The vocabulary size of McGuffey's First Eclectic Reader: 1141
The vocabulary size of McGuffey's Fourth Eclectic Reader: 7579
The vocabulary size of McGuffey's Sixth Eclectic Reader: 14038
The vocabulary size of The Literary World Seventh Reader: 10220


This also seems to align with my expectations. The more advanced readers have a higher total vocabulary size. This is clear examining from first, fourth, and sixth. The seventh reader seems to drop back down, but may simply be related to the fact that it's a different series.

## 5. Vocabulary Size & Lexical Diversity Measures

The first issue is that lexical diversity on its own is a poor measure of "lexical richness" because usually texts containing a large number of tokens will have lower lexical diversity scores simply based on the fact that the writer must re-use function words (words that have litle lexical meaning).
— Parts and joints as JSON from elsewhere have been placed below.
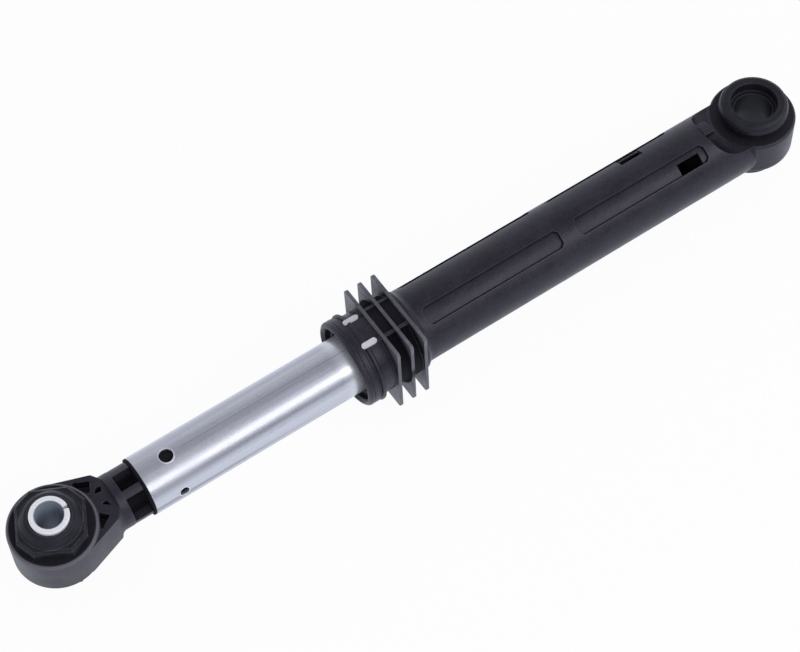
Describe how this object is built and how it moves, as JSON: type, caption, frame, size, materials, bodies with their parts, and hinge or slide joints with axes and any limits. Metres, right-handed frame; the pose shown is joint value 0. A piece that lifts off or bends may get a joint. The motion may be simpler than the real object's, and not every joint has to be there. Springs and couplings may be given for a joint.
{
  "type": "washing machine shock absorber",
  "caption": "Friction shock absorber for a washing machine tub: steel tube plunger sliding in a finned black housing, with a rubber bushed eye at each end.",
  "frame": {"origin": "centre of the plunger eye at rest, on the axis of the tube", "axes": "+X along the tube from the plunger eye to the housing eye, +Z along the axis of the housing eye, -Y towards the viewer of the reference"},
  "size_m": [0.3011, 0.0312, 0.0352],
  "materials": {
    "housing_plastic": "black moulded plastic, fine grain",
    "ring_plastic": "black moulded plastic",
    "carrier_plastic": "pale moulded plastic",
    "lining_felt": "dense greased felt",
    "tube_steel": "zinc plated drawn steel, satin",
    "guide_plastic": "natural slide plastic",
    "cap_plastic": "black moulded plastic, fine grain",
    "plunger_rubber": "black moulded rubber",
    "sleeve_steel": "rolled steel, satin",
    "housing_rubber": "black moulded rubber"
  },
  "bodies": {
    "housing_body": {"housing": "housing_plastic", "mouth_ring": "ring_plastic", "lining_carrier": "carrier_plastic", "friction_lining": "lining_felt", "housing_bush": "housing_rubber"},
    "guide_body": {"guide_ring": "guide_plastic"},
    "plunger_body": {"rod_tube": "tube_steel", "rod_cap": "cap_plastic", "plunger_bush": "plunger_rubber", "plunger_sleeve": "sleeve_steel"}
  },
  "joints": [
    {"name": "plunger_slide", "type": "slide", "parent": "housing_body", "child": "guide_body", "axis": [1, 0, 0], "range_m": [-0.0075, 0.09]},
    {"name": "plunger_spin", "type": "hinge", "parent": "guide_body", "child": "plunger_body", "pos_m": [0.1, 0, 0], "axis": [1, 0, 0], "continuous": true}
  ]
}
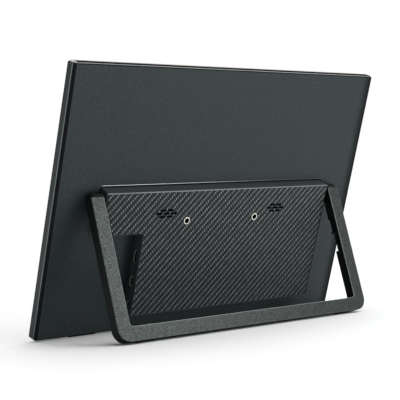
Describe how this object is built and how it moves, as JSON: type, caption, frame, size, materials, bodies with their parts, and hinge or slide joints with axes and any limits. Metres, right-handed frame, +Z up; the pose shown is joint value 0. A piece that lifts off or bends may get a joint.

A second issue could be that a text contains a very large vocabulary, but is succint in it's writing, thus producing a high lexical diversity score (but could be quite advanced in terms of the vocabulary). To solve the first issue lexical diversity makes more sense when comparing texts that have similar total token size. The second issue can be analyzed by looking at both lexical diversity and the vocabulary size. Thus I would argue that both measures are required to appropriately measure text difficulty.